__PROBLEM TO WORK ON__. Copy each entry as it stands, leaving nothing out.
====== DATA FOR PROCESSING ======
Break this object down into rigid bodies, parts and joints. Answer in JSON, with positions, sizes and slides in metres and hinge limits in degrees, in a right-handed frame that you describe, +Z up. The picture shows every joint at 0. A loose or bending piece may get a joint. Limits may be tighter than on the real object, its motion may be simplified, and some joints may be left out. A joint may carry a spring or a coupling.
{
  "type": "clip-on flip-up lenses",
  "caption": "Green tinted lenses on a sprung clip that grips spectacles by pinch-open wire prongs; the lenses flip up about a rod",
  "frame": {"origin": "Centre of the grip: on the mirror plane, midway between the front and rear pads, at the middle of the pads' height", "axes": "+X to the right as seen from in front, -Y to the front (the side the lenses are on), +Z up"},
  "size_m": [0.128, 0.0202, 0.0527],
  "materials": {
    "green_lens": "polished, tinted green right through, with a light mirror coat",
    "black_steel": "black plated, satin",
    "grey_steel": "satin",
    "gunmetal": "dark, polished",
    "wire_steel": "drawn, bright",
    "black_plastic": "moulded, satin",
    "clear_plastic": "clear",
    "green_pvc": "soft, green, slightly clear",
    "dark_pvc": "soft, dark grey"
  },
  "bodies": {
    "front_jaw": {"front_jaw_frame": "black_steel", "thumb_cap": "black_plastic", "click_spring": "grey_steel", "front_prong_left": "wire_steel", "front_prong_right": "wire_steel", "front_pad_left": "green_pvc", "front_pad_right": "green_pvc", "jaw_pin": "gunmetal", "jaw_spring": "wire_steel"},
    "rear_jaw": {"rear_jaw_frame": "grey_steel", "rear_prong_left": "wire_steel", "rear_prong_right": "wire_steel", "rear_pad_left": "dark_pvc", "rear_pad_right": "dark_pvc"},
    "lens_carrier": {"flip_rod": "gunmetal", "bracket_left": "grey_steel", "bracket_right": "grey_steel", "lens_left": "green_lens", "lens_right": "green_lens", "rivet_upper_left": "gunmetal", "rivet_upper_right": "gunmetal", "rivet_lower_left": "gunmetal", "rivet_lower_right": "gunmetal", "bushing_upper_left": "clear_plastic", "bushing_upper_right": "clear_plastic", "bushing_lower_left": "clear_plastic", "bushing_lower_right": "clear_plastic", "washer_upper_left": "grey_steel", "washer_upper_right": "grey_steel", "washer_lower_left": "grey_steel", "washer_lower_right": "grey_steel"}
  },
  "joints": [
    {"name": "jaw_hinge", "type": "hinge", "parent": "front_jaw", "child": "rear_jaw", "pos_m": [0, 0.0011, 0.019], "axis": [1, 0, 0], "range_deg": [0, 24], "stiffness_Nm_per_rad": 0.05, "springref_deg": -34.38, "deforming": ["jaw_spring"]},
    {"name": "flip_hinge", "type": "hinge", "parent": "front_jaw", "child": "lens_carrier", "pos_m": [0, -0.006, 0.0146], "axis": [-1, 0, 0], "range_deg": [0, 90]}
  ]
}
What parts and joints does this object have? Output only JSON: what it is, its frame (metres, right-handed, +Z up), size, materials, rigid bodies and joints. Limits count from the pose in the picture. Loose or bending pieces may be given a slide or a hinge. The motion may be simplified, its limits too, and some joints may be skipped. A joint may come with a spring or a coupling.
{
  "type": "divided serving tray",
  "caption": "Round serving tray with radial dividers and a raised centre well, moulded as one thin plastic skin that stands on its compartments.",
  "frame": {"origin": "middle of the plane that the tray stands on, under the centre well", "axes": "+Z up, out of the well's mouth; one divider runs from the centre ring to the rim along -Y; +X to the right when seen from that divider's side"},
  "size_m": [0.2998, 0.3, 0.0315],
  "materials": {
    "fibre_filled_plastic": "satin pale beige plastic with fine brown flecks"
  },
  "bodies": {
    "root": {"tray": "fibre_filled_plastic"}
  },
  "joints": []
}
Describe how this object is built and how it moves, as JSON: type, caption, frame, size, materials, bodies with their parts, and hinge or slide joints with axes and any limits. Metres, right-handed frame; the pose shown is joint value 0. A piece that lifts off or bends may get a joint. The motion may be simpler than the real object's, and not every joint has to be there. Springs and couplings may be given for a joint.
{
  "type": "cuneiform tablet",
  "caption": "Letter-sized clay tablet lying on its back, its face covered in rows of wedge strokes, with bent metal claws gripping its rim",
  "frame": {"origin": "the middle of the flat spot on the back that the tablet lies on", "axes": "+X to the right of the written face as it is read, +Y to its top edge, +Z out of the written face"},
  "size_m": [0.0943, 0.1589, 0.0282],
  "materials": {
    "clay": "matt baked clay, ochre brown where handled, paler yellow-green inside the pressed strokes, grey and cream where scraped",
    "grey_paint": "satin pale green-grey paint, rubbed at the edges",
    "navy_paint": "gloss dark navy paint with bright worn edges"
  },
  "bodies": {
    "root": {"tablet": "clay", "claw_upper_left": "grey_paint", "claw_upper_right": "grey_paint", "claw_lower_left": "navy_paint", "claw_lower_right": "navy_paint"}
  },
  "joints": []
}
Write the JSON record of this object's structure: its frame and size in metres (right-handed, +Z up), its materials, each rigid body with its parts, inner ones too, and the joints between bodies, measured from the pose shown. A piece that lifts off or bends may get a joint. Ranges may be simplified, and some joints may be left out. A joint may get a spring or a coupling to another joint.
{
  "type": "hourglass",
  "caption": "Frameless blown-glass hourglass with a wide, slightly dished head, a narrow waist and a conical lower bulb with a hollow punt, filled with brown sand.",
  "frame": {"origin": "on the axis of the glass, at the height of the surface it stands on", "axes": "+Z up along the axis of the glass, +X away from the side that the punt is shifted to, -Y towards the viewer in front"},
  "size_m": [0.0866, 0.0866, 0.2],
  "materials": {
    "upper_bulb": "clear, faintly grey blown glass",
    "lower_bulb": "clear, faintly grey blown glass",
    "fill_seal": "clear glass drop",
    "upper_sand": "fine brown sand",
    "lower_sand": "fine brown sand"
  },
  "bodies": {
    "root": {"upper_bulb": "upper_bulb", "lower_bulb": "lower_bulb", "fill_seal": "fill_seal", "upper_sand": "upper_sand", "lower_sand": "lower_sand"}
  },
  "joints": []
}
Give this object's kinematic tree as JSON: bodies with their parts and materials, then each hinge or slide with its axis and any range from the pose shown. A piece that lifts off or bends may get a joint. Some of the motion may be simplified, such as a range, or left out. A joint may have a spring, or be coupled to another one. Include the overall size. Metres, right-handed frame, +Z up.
======
__EXERCISE RESULT__.
Break this object down into rigid bodies, parts and joints. Answer in JSON, with positions, sizes and slides in metres and hinge limits in degrees, in a right-handed frame that you describe, +Z up. The picture shows every joint at 0. A loose or bending piece may get a joint. Limits may be tighter than on the real object, its motion may be simplified, and some joints may be left out. A joint may carry a spring or a coupling.
{
  "type": "clip-on flip-up lenses",
  "caption": "Green tinted lenses on a sprung clip that grips spectacles by pinch-open wire prongs; the lenses flip up about a rod",
  "frame": {"origin": "Centre of the grip: on the mirror plane, midway between the front and rear pads, at the middle of the pads' height", "axes": "+X to the right as seen from in front, -Y to the front (the side the lenses are on), +Z up"},
  "size_m": [0.128, 0.0202, 0.0527],
  "materials": {
    "green_lens": "polished, tinted green right through, with a light mirror coat",
    "black_steel": "black plated, satin",
    "grey_steel": "satin",
    "gunmetal": "dark, polished",
    "wire_steel": "drawn, bright",
    "black_plastic": "moulded, satin",
    "clear_plastic": "clear",
    "green_pvc": "soft, green, slightly clear",
    "dark_pvc": "soft, dark grey"
  },
  "bodies": {
    "front_jaw": {"front_jaw_frame": "black_steel", "thumb_cap": "black_plastic", "click_spring": "grey_steel", "front_prong_left": "wire_steel", "front_prong_right": "wire_steel", "front_pad_left": "green_pvc", "front_pad_right": "green_pvc", "jaw_pin": "gunmetal", "jaw_spring": "wire_steel"},
    "rear_jaw": {"rear_jaw_frame": "grey_steel", "rear_prong_left": "wire_steel", "rear_prong_right": "wire_steel", "rear_pad_left": "dark_pvc", "rear_pad_right": "dark_pvc"},
    "lens_carrier": {"flip_rod": "gunmetal", "bracket_left": "grey_steel", "bracket_right": "grey_steel", "lens_left": "green_lens", "lens_right": "green_lens", "rivet_upper_left": "gunmetal", "rivet_upper_right": "gunmetal", "rivet_lower_left": "gunmetal", "rivet_lower_right": "gunmetal", "bushing_upper_left": "clear_plastic", "bushing_upper_right": "clear_plastic", "bushing_lower_left": "clear_plastic", "bushing_lower_right": "clear_plastic", "washer_upper_left": "grey_steel", "washer_upper_right": "grey_steel", "washer_lower_left": "grey_steel", "washer_lower_right": "grey_steel"}
  },
  "joints": [
    {"name": "jaw_hinge", "type": "hinge", "parent": "front_jaw", "child": "rear_jaw", "pos_m": [0, 0.0011, 0.019], "axis": [1, 0, 0], "range_deg": [0, 24], "stiffness_Nm_per_rad": 0.05, "springref_deg": -34.38, "deforming": ["jaw_spring"]},
    {"name": "flip_hinge", "type": "hinge", "parent": "front_jaw", "child": "lens_carrier", "pos_m": [0, -0.006, 0.0146], "axis": [-1, 0, 0], "range_deg": [0, 90]}
  ]
}
What parts and joints does this object have? Output only JSON: what it is, its frame (metres, right-handed, +Z up), size, materials, rigid bodies and joints. Limits count from the pose in the picture. Loose or bending pieces may be given a slide or a hinge. The motion may be simplified, its limits too, and some joints may be skipped. A joint may come with a spring or a coupling.
{
  "type": "divided serving tray",
  "caption": "Round serving tray with radial dividers and a raised centre well, moulded as one thin plastic skin that stands on its compartments.",
  "frame": {"origin": "middle of the plane that the tray stands on, under the centre well", "axes": "+Z up, out of the well's mouth; one divider runs from the centre ring to the rim along -Y; +X to the right when seen from that divider's side"},
  "size_m": [0.2998, 0.3, 0.0315],
  "materials": {
    "fibre_filled_plastic": "satin pale beige plastic with fine brown flecks"
  },
  "bodies": {
    "root": {"tray": "fibre_filled_plastic"}
  },
  "joints": []
}
Describe how this object is built and how it moves, as JSON: type, caption, frame, size, materials, bodies with their parts, and hinge or slide joints with axes and any limits. Metres, right-handed frame; the pose shown is joint value 0. A piece that lifts off or bends may get a joint. The motion may be simpler than the real object's, and not every joint has to be there. Springs and couplings may be given for a joint.
{
  "type": "cuneiform tablet",
  "caption": "Letter-sized clay tablet lying on its back, its face covered in rows of wedge strokes, with bent metal claws gripping its rim",
  "frame": {"origin": "the middle of the flat spot on the back that the tablet lies on", "axes": "+X to the right of the written face as it is read, +Y to its top edge, +Z out of the written face"},
  "size_m": [0.0943, 0.1589, 0.0282],
  "materials": {
    "clay": "matt baked clay, ochre brown where handled, paler yellow-green inside the pressed strokes, grey and cream where scraped",
    "grey_paint": "satin pale green-grey paint, rubbed at the edges",
    "navy_paint": "gloss dark navy paint with bright worn edges"
  },
  "bodies": {
    "root": {"tablet": "clay", "claw_upper_left": "grey_paint", "claw_upper_right": "grey_paint", "claw_lower_left": "navy_paint", "claw_lower_right": "navy_paint"}
  },
  "joints": []
}
Write the JSON record of this object's structure: its frame and size in metres (right-handed, +Z up), its materials, each rigid body with its parts, inner ones too, and the joints between bodies, measured from the pose shown. A piece that lifts off or bends may get a joint. Ranges may be simplified, and some joints may be left out. A joint may get a spring or a coupling to another joint.
{
  "type": "hourglass",
  "caption": "Frameless blown-glass hourglass with a wide, slightly dished head, a narrow waist and a conical lower bulb with a hollow punt, filled with brown sand.",
  "frame": {"origin": "on the axis of the glass, at the height of the surface it stands on", "axes": "+Z up along the axis of the glass, +X away from the side that the punt is shifted to, -Y towards the viewer in front"},
  "size_m": [0.0866, 0.0866, 0.2],
  "materials": {
    "upper_bulb": "clear, faintly grey blown glass",
    "lower_bulb": "clear, faintly grey blown glass",
    "fill_seal": "clear glass drop",
    "upper_sand": "fine brown sand",
    "lower_sand": "fine brown sand"
  },
  "bodies": {
    "root": {"upper_bulb": "upper_bulb", "lower_bulb": "lower_bulb", "fill_seal": "fill_seal", "upper_sand": "upper_sand", "lower_sand": "lower_sand"}
  },
  "joints": []
}
Give this object's kinematic tree as JSON: bodies with their parts and materials, then each hinge or slide with its axis and any range from the pose shown. A piece that lifts off or bends may get a joint. Some of the motion may be simplified, such as a range, or left out. A joint may have a spring, or be coupled to another one. Include the overall size. Metres, right-handed frame, +Z up.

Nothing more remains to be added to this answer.